TRW Vidar's first product was the IMA2 switch. It then produced the ITS-5 switch, which met the Class-5 telephone switch requirements, the ITS-4 switch, which met the Class-4 telephone switch requirements, and the ITS-4/5 switch, which included both functionalities. The market for the TRW Vidar switches was independent telephone companies, and among the more prominent users of the switch were GTE and United Telephone as well as Continental Telephone.

Computationally, the control processing for the TRW Vidar ITS switches was done by two Intel 8080 microprocessors, in a high use/low use, fault-tolerant configuration. According to recollections published in the Embedded Muse newsletter, the control code was written in the C programming language and cross-compiled to the 8080 from a PDP-11 minicomputer running Version 6 Unix.

According to a 1989 Orlando Sentinel story, TRW Vidar "installed the industry's first digital switch in 1976." TRW Vidar declared, in the January 1978 issue of SIGNAL Magazine, "The IMA2, TRW Vidar's all solid-state switch, in service since March 1976, is the first system in North America to operate integrated digital T-carrier transmission with digital switching." However, according to the website Telephone World, TRW Vidar "produced and demonstrated the first digital central office switch" but were beaten to an actual installation of a commercial production digital switch by Northern Telecom and its DMS-10, and the first commercial installations of TRW Vidar switches did not happen until 1978. Still another account is presented in the 1982 book Digital Telephony by industry author John Bellamy, which states that TRW Vidar's IMA2 was the first digital toll switch in operation but that the first digital end office switch was one from Stromberg-Carlson. In any case, TRW Vidar was certainly one of the first companies to produce a working digital switch for use in central offices.

By 1982 there were stresses within the telephony industry due to the breakup of the Bell System and the early 1980s recession in the United States. The Vidar business was characterized by large development and start-up costs and a low near-term size of the independent companies market. Moreover, the Vidar unit did not fit into TRW's strategic plans. Accordingly, TRW Vidar withdrew from active engagement in the digital switch marketplace.

In the view of several executives involved with TRW Vidar, the TRW parent never really understood what they had at the time. One such executive left TRW in 1979 and, partly inspired by the difficulties he saw TRW going through, co-founded The Santa Cruz Operation (SCO), which became the leading company providing the Unix operating system on Intel commodity hardware. As a result, some have considered SCO to have been an offshoot of TRW Vidar.
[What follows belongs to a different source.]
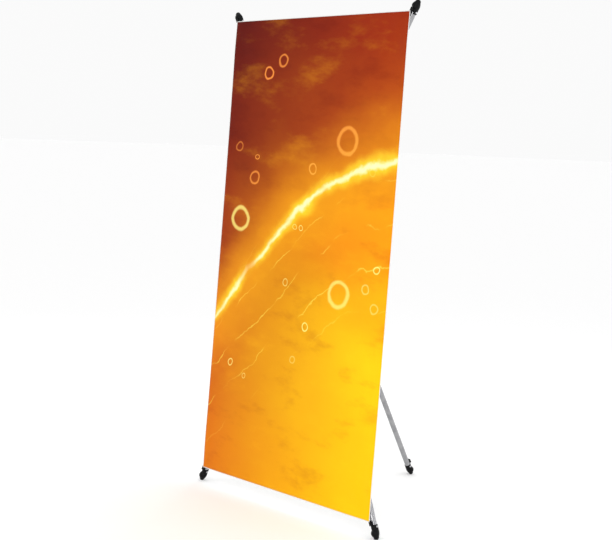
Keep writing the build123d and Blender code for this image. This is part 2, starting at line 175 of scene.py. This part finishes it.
# --- camera ----------------------------------------------------------------------------------------
def add_camera():
    """The photograph's viewpoint: from the banner's right front, at about chest height."""
    azimuth, elevation = math.radians(CAMERA_AZIMUTH), math.radians(CAMERA_ELEVATION)
    roll = math.radians(CAMERA_ROLL)
    back = Vector((
        math.sin(azimuth) * math.cos(elevation),
        -math.cos(azimuth) * math.cos(elevation),
        math.sin(elevation),
    ))
    right = Vector((math.cos(azimuth), math.sin(azimuth), 0))
    up = back.cross(right)
    rolled_right = right * math.cos(roll) + up * math.sin(roll)
    rolled_up = up * math.cos(roll) - right * math.sin(roll)
    turn = Matrix((rolled_right, rolled_up, back)).transposed().to_4x4()
    data = bpy.data.cameras.new("camera")
    data.lens = CAMERA_LENS
    data.shift_x, data.shift_y = CAMERA_SHIFT
    camera = bpy.data.objects.new("camera", data)
    place = (CAMERA_SIDE, sheet_low.y - CAMERA_FRONT, CAMERA_HEIGHT)
    camera.matrix_world = Matrix.Translation(place) @ turn
    bpy.context.scene.collection.objects.link(camera)
    bpy.context.scene.camera = camera


# --- materials -------------------------------------------------------------------------------------
def print_material():
    """A generic warm print: a diagonal gradient, a streak of light, flowing lines, rings and wisps."""
    t = Tree("printed_face")
    uv = t.node("ShaderNodeUVMap").outputs[0]
    split = t.node("ShaderNodeSeparateXYZ", {0: uv})
    u, v = split.outputs[0], split.outputs[1]          # 0 to 1 across, 0 to 2 up
    drift = t.math("MULTIPLY", t.math("SUBTRACT", t.noise(uv, 2.1, 4.0), 0.5), 0.34)
    rise = t.math("ADD", t.math("MULTIPLY", v, 0.5), drift)
    u_soft = t.math("ADD", u, drift)

    # five heights up the sheet, each with a warm tone at the left and another at the right
    bands = (
        (0.00, (0.68, 0.175, 0.004, 1), (0.96, 0.54, 0.001, 1)),
        (0.30, (0.56, 0.115, 0.004, 1), (0.98, 0.58, 0.002, 1)),
        (0.56, (0.30, 0.036, 0.002, 1), (0.92, 0.30, 0.002, 1)),
        (0.78, (0.165, 0.010, 0.001, 1), (0.44, 0.066, 0.003, 1)),
        (1.00, (0.100, 0.003, 0.001, 1), (0.31, 0.024, 0.002, 1)),
    )
    color = None
    for low, (height, left, right) in zip((None, *(band[0] for band in bands)), bands):
        tone = t.mix(t.remap(u_soft, 0.02, 0.92, smooth=False), left, right)
        color = tone if low is None else t.mix(t.remap(rise, low, height), color, tone)

    # cloudy patches, lighter low down and darker high up
    slant = {"Vector": uv, "Rotation": (0, 0, 0.6), "Scale": (2.2, 5.0, 1)}
    cloud = t.noise(t.node("ShaderNodeMapping", slant), 1.3, 5.0, 0.62)
    color = t.mix(t.remap(cloud, 0.50, 0.80, 0.0, 0.26), color, (0.95, 0.36, 0.006, 1), "SCREEN")
    color = t.mix(t.remap(cloud, 0.48, 0.30, 0.0, 0.40), color, (0.62, 0.34, 0.20, 1), "MULTIPLY")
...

The CEO of TRW Vidar offered to buy out the company almost as soon as it withdrew from the digital switch market.

The Vidar switch continued to be used by independent telephone companies for the next several years, however, although those companies were concerned about the level of servicing and support the switch would receive from TRW.

===American Digital Switching===
In 1989, a buyout actually took place. American Digital Switching came into creation as the result of a joint management-and-customer buyout of the Vidar switch business from TRW. This kind of buyout was unusual; the new firm, headquartered in Melbourne, Florida, was owned by three co-founding former employees of TRW Vidor, an investment firm, and some twenty-four different independent telephone companies. The new company's main product was developed as the Centura 2000 switch.

In 1996, American Digital Switching was acquired by Symetrics Industries, Inc. and began operating as a subsidiary of Symetrics. At that point American Digital Switching was described as "a provider of central-office digital switching systems and support services to telephone companies in rural communities." By the late 1990s, sales of the Centura 2000 switch were not growing.

The American Digital Switching subsidiary was still in business as of the year 2000. But by 2001 they were not, and what property American Digital Switching had remaining was put up at a Brevard County, Florida auction.